• _YOUR INSTRUCTIONS_: What is the number of lines containing the string "object"? Answer with the number only.

• _SUPPLIED ENTRIES_:
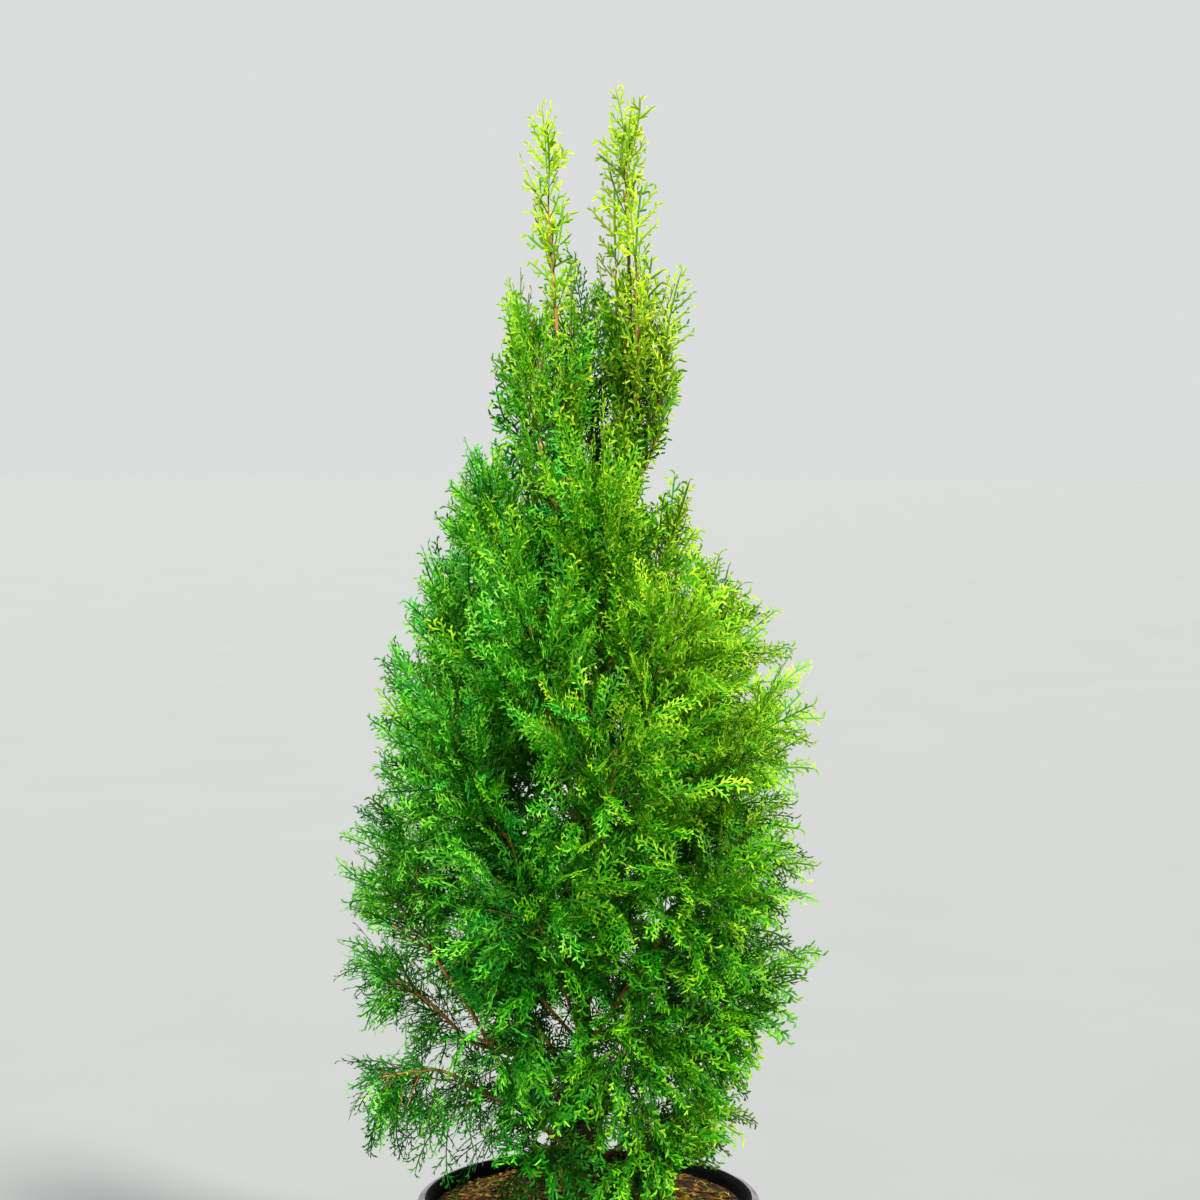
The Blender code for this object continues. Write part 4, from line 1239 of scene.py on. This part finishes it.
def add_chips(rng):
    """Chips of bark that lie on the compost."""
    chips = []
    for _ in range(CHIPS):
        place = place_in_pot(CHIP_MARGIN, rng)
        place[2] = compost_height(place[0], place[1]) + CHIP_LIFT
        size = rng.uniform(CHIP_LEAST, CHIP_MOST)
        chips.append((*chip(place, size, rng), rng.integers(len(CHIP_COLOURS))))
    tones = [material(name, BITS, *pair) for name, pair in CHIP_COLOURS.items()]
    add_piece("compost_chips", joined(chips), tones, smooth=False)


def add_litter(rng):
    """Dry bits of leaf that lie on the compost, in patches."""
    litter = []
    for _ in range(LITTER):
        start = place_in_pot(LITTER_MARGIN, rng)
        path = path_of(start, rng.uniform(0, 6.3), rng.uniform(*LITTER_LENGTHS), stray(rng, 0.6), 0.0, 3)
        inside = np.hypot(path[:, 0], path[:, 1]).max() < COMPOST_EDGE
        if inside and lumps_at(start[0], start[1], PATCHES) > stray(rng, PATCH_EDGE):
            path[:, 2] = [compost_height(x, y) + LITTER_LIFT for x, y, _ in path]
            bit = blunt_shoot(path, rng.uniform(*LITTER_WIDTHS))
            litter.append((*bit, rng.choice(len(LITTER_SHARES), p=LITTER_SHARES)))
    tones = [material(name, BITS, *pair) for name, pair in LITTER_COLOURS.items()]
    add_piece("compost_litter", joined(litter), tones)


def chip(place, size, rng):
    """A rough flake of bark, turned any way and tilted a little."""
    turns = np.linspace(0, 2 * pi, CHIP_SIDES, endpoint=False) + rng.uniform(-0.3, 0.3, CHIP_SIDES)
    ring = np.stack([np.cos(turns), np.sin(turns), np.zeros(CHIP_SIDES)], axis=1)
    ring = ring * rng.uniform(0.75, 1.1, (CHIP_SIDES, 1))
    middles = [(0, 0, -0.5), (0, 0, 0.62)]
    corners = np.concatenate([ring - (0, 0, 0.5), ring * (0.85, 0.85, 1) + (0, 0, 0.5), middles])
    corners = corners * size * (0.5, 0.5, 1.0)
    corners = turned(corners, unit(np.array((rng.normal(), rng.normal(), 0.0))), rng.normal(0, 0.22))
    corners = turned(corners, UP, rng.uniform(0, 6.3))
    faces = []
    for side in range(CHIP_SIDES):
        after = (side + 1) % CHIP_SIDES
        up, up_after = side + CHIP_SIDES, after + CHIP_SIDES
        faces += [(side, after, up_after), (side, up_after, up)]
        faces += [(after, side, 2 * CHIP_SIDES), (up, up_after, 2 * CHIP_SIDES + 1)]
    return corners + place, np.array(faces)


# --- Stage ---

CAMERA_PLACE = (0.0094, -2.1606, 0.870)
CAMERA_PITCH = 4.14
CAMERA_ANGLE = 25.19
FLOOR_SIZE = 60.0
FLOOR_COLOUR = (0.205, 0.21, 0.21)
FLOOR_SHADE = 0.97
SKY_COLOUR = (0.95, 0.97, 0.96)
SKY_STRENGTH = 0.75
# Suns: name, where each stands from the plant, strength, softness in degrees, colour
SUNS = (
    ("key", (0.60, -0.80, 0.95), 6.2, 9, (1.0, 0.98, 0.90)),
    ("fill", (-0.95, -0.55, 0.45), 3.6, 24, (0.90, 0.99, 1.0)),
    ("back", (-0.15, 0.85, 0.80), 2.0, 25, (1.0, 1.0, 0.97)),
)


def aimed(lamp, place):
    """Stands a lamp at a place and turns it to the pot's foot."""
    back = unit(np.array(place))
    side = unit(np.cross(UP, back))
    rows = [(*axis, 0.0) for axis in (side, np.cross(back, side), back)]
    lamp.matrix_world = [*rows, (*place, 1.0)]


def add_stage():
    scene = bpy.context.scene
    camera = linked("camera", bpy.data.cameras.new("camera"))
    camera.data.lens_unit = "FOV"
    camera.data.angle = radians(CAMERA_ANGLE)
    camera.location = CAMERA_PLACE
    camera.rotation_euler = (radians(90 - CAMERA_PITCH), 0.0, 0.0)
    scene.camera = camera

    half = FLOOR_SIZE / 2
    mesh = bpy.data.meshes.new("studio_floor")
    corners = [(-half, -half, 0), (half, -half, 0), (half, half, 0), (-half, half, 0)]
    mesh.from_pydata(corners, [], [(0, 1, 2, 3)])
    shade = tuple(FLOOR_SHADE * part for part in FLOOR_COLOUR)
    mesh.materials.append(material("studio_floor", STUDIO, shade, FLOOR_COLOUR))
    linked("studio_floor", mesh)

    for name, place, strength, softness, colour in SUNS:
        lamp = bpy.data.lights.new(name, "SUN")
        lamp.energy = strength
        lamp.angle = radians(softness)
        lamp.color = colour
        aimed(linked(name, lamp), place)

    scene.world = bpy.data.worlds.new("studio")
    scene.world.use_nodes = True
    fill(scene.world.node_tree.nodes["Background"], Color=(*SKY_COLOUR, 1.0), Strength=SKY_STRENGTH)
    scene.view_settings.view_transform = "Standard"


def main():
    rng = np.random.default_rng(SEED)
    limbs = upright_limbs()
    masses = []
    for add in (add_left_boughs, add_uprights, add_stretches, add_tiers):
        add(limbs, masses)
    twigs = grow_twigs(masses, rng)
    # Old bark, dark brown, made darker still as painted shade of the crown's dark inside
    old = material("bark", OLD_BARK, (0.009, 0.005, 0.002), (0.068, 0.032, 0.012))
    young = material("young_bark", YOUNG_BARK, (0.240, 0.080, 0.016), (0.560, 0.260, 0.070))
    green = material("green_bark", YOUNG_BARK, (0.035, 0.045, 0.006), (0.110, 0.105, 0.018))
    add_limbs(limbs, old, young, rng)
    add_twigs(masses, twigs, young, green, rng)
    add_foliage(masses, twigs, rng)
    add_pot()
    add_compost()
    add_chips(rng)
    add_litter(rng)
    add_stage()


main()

* * *

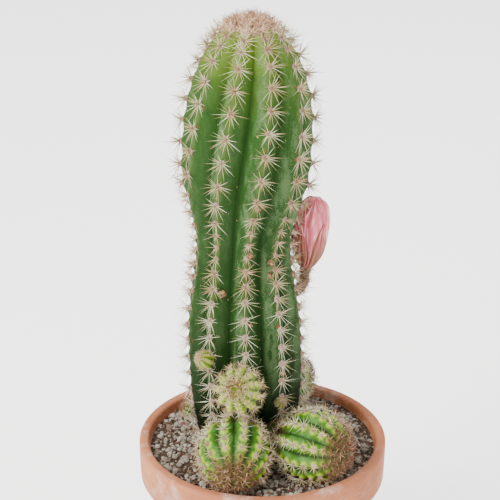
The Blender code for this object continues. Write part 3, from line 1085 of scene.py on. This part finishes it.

• _SOLUTION_: 2